## Data extract
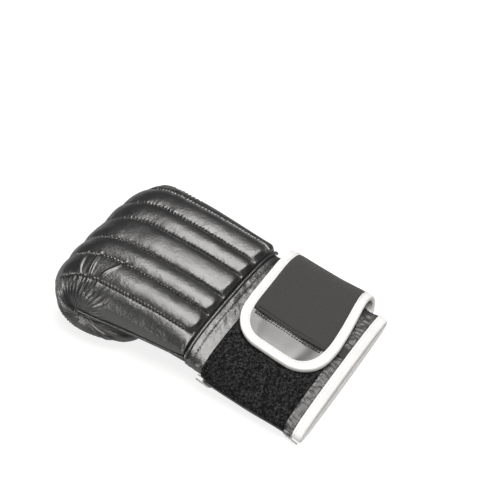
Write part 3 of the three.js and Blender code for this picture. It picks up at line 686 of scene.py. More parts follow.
def cuff_point(s, angle, y, offset=0.0):
    """A point of the cuff: a flattened superellipse whose halves rise and fall from the side seams. Angle 0
    is the thumb side and a quarter turn is the top; offset moves it out along the normal, or in by
    shrinking it."""
    angle, y, offset = np.broadcast_arrays(*(np.asarray(v, float) for v in (angle, y, offset)))
    along = np.clip(-y / s.cuff_length, 0, 1)
    heights = (column(CUFF_SECTIONS, "along", along, k) for k in ("side", "top", "bottom"))
    side, top, bottom = (share * s.cuff_top for share in heights)
    half = column(CUFF_SECTIONS, "along", along, "width") * s.cuff_width / 2
    inset = np.minimum(offset, 0)
    shift = s.fist_width * 0.01 * (1 - along)

    def at(a):
        rise = np.where(np.sin(a) > 0, top - side, side - bottom) + inset
        x = (half + inset) * signed_power(np.cos(a), 2 / 2.6) + shift
        return np.stack([x, y, side + rise * signed_power(np.sin(a), 2 / 2.6)], axis=-1)

    tangent = at(angle + 0.06) - at(angle - 0.06)
    normal = np.stack([tangent[..., 2], 0 * y, -tangent[..., 0]], axis=-1)
    normal /= np.linalg.norm(normal, axis=-1, keepdims=True)
    return at(angle) + normal * np.maximum(offset, 0)[..., None]


def even_angles(s, start, end, count, y, offset=0.0):
    """Angles between two, in turns of pi, whose points on the cuff are evenly spaced."""
    fine = np.linspace(start * np.pi, end * np.pi, 1200)
    run = arc_length(cuff_point(s, fine, y, offset)[:, None])[:, 0]
    return np.interp(np.linspace(0, run[-1], count), run, fine)


def strap_point(s, along, y, offset=0.0):
    """A point of the strap's middle surface, moved out by offset: it follows the cuff at its seat, stands
    off where it bends round the thumb side, and rises over the loop panel. along runs from 0 at its sewn
    end to 1 at the tab."""
    along, y, offset = np.broadcast_arrays(*(np.asarray(v, float) for v in (along, y, offset)))
    turns = lerp(STRAP_START, STRAP_TAB, along)
    bend = smooth((turns - 1.84) / 0.24) * (1 - smooth((turns - 2.1) / 0.44))
    over_loop = smooth((turns - 2.08) / 0.22) * (s.loop_thickness + s.gap)
    lift = s.strap_seat + s.strap_standoff * bend + over_loop + offset
    slant = s.strap_skew * (1 - smooth(along * 2))
    drawn = s.strap_middle + (y - s.strap_middle) * (1 - 0.07 * bend) + s.strap_width * 0.035 * bend
    return cuff_point(s, turns * np.pi, drawn - slant, lift)


def tab_stretch(s):
    """Millimetres of strap in one whole step of along, at its tab."""
    ends = strap_point(s, np.array([0.99, 1.0]), s.strap_middle)
    return float(np.linalg.norm(ends[1] - ends[0])) * 100


def strap_half(s, along):
    """Half the strap's width: full, then drawn in on a quarter ellipse round the tab's corners."""
    t = np.clip(1 - (1 - along) / 0.085, 0, 1)
    return s.strap_width / 2 - s.strap_corner * (1 - np.sqrt(1 - t**2))


def strap_stops(count=230):
    """Places along the strap, closer together round the tab."""
    straight = np.linspace(0, 0.9, count - 40)
    return np.concatenate([straight[:-1], 0.9 + 0.1 * np.sin(np.pi / 2 * np.linspace(0, 1, 41))])


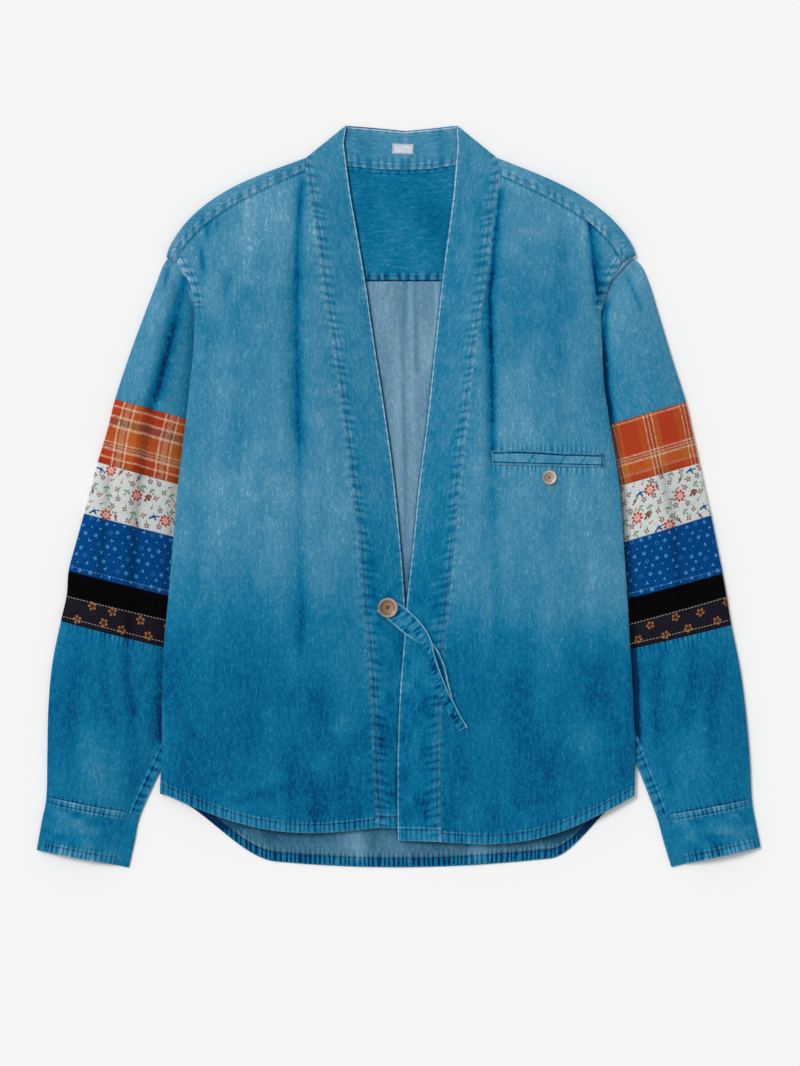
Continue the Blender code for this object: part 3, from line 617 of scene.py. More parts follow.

## The request
Output every record above exactly as it appears.

## Solution
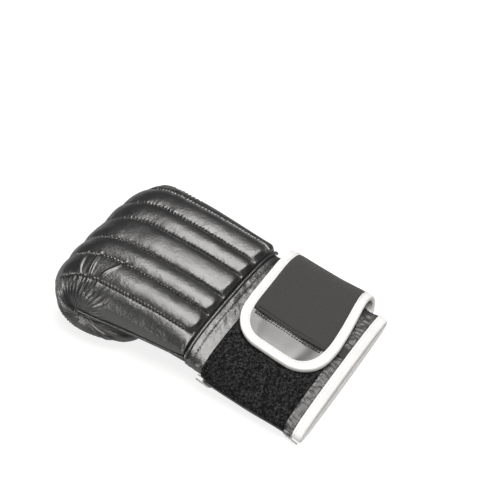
Write part 3 of the three.js and Blender code for this picture. It picks up at line 686 of scene.py. More parts follow.
def cuff_point(s, angle, y, offset=0.0):
    """A point of the cuff: a flattened superellipse whose halves rise and fall from the side seams. Angle 0
    is the thumb side and a quarter turn is the top; offset moves it out along the normal, or in by
    shrinking it."""
    angle, y, offset = np.broadcast_arrays(*(np.asarray(v, float) for v in (angle, y, offset)))
    along = np.clip(-y / s.cuff_length, 0, 1)
    heights = (column(CUFF_SECTIONS, "along", along, k) for k in ("side", "top", "bottom"))
    side, top, bottom = (share * s.cuff_top for share in heights)
    half = column(CUFF_SECTIONS, "along", along, "width") * s.cuff_width / 2
    inset = np.minimum(offset, 0)
    shift = s.fist_width * 0.01 * (1 - along)

    def at(a):
        rise = np.where(np.sin(a) > 0, top - side, side - bottom) + inset
        x = (half + inset) * signed_power(np.cos(a), 2 / 2.6) + shift
        return np.stack([x, y, side + rise * signed_power(np.sin(a), 2 / 2.6)], axis=-1)

    tangent = at(angle + 0.06) - at(angle - 0.06)
    normal = np.stack([tangent[..., 2], 0 * y, -tangent[..., 0]], axis=-1)
    normal /= np.linalg.norm(normal, axis=-1, keepdims=True)
    return at(angle) + normal * np.maximum(offset, 0)[..., None]


def even_angles(s, start, end, count, y, offset=0.0):
    """Angles between two, in turns of pi, whose points on the cuff are evenly spaced."""
    fine = np.linspace(start * np.pi, end * np.pi, 1200)
    run = arc_length(cuff_point(s, fine, y, offset)[:, None])[:, 0]
    return np.interp(np.linspace(0, run[-1], count), run, fine)


def strap_point(s, along, y, offset=0.0):
    """A point of the strap's middle surface, moved out by offset: it follows the cuff at its seat, stands
    off where it bends round the thumb side, and rises over the loop panel. along runs from 0 at its sewn
    end to 1 at the tab."""
    along, y, offset = np.broadcast_arrays(*(np.asarray(v, float) for v in (along, y, offset)))
    turns = lerp(STRAP_START, STRAP_TAB, along)
    bend = smooth((turns - 1.84) / 0.24) * (1 - smooth((turns - 2.1) / 0.44))
    over_loop = smooth((turns - 2.08) / 0.22) * (s.loop_thickness + s.gap)
    lift = s.strap_seat + s.strap_standoff * bend + over_loop + offset
    slant = s.strap_skew * (1 - smooth(along * 2))
    drawn = s.strap_middle + (y - s.strap_middle) * (1 - 0.07 * bend) + s.strap_width * 0.035 * bend
    return cuff_point(s, turns * np.pi, drawn - slant, lift)


def tab_stretch(s):
    """Millimetres of strap in one whole step of along, at its tab."""
    ends = strap_point(s, np.array([0.99, 1.0]), s.strap_middle)
    return float(np.linalg.norm(ends[1] - ends[0])) * 100


def strap_half(s, along):
    """Half the strap's width: full, then drawn in on a quarter ellipse round the tab's corners."""
    t = np.clip(1 - (1 - along) / 0.085, 0, 1)
    return s.strap_width / 2 - s.strap_corner * (1 - np.sqrt(1 - t**2))


def strap_stops(count=230):
    """Places along the strap, closer together round the tab."""
    straight = np.linspace(0, 0.9, count - 40)
    return np.concatenate([straight[:-1], 0.9 + 0.1 * np.sin(np.pi / 2 * np.linspace(0, 1, 41))])


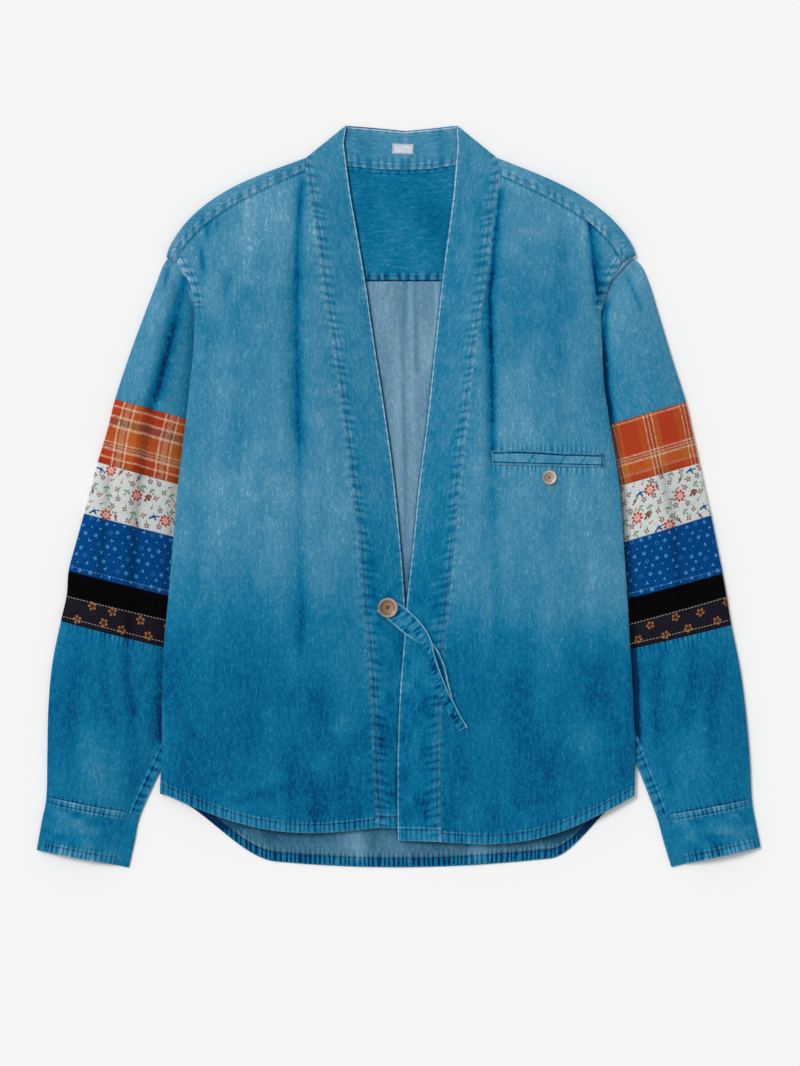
Continue the Blender code for this object: part 3, from line 617 of scene.py. More parts follow.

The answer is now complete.